Tag Archives: measureh

Some Things to Consider in Beyond Chron Analysis of Measure H

Disclaimer: I do some work for Measure H, but my opinion on this issue was decided before I took the job.

In today’s Beyond Chron, author and activist Randy Shaw talks about Measure H. While I totally respect that there are opposing points of view on Measure H, and respect Randy personally, as you read the article it’s important to make note of a few things that Mr. Shaw missed that are important when talking about the true impact of Measure H.

For example, when discussing the Board of Supervisors’ new ability to issue revenue bonds, without a vote of the people, the provision is referred to as innocuous, when in fact the measure, as written, allows the board to issue revenue bonds to take over any utility, not just a power utility.

That means that without any oversight by citizens, the Board could vote to issue bonds to seize Comcast cable television, build a wifi network, etc. None of this has anything to do with the goals of clean energy – but it’s all legal under Measure H.

More importantly, at a time when San Francisco’s affordable housing stock is in short supply, we need to ask ourselves if San Francisco needs to be getting into the power, cable television, and WiFi business. Surely affordable housing (which is also on the ballot) is of more immediate concern to San Francisco’s residents at this time.

Also, while the article gives one account of past public power initiatives, it does not mention Sup. Mirkarimi’s role as campaign manager for the last public power measure before voters in 2001. This is a significant point to remember when reading Mirkarimi’s analysis and motivations to put Measure H before the voters.

As a past manager of the 2001 public power measure, he’s got plenty of reasons to want a re-match years later on behalf of public power. And as a potential mayoral candidate running on the left side of the San Francisco political spectrum, he needs to once again prove his bona fides vis a vis public power in order to secure a Guardian endorsement.

None of these reasons match up with the urgent priorities for San Francisco at this time. Measure H wraps an old idea in a new, misleading wrapper, and it’s important to keep this in mind as one reads the Beyond Chron article.

Questions about Measure H : How Will Proposition H Give the Board of Supervisors a Blank Check ?

Disclaimer: I do some work for the No on H campaign. But my views on the issue were decided before I took the job.

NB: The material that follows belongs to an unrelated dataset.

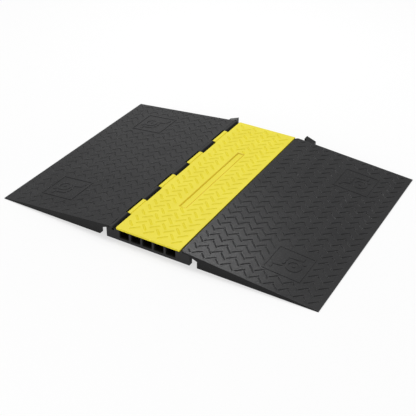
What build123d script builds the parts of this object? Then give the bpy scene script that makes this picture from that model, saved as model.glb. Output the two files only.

Questions about Measure H : How Will Proposition H Give the Board of Supervisors a Blank Check With No Voter Approval First?  

Measure H calls itself a “Clean Energy Act,” but when you read the actual language of the measure itself, you find the act raises more questions than it answers. That’s why it’s time to ask proponents why there are so many loopholes in Measure H. Case in point – the provision giving the Board of Supervisors the right to issue revenue bonds in any amount necessary to acquire “public utilities.”

Measure H proponents continue to insist the measure is about “clean energy” and possibly the public ownership of electric utilities by the city. However, if you read the language in the measure itself, it’s very clear that the Board of Supervisors will have the authority to issue revenue bonds to take over any entity determined to be a “utility” and in the public interest.

This isn’t a matter of campaign rhetoric – it’s a fact established in Section 9.107 of Measure H itself, which states that the Board of Supervisors will be able to issue revenue bonds without a public vote to “finance or refinance the acquisition construction, installation equipping improvement or rehabilitation of equipment or facilities for renewable energy and energy conversation or other utility facilities pursuant to Section 16.101 of this Charter.”

That last part is critical and it is why it is time to ask Measure H proponents why such an open-ended clause was left in a bill about Clean Energy. That’s because that last part allows the Board, without a vote, to immediately issue bonds to take over cable television, telephone, trash and recycling service, or any “utility” the Board deems necessary. And there’s nothing you can do to stop it.

These aren’t far fetched ideas. The takeover of Comcast Cable has long been discussed, and it was not long ago that a publicly owned wireless Internet network was proposed. It’s time to ask Measure H proponents why they’re hiding this information from the voters – or if they’re even aware of these loopholes?

More importantly, voters need to ask themselves if they want to give away to the Board of Supervisors the power to issue revenue bonds without a vote – for any project they want. They need to ask Measure H proponents why that is.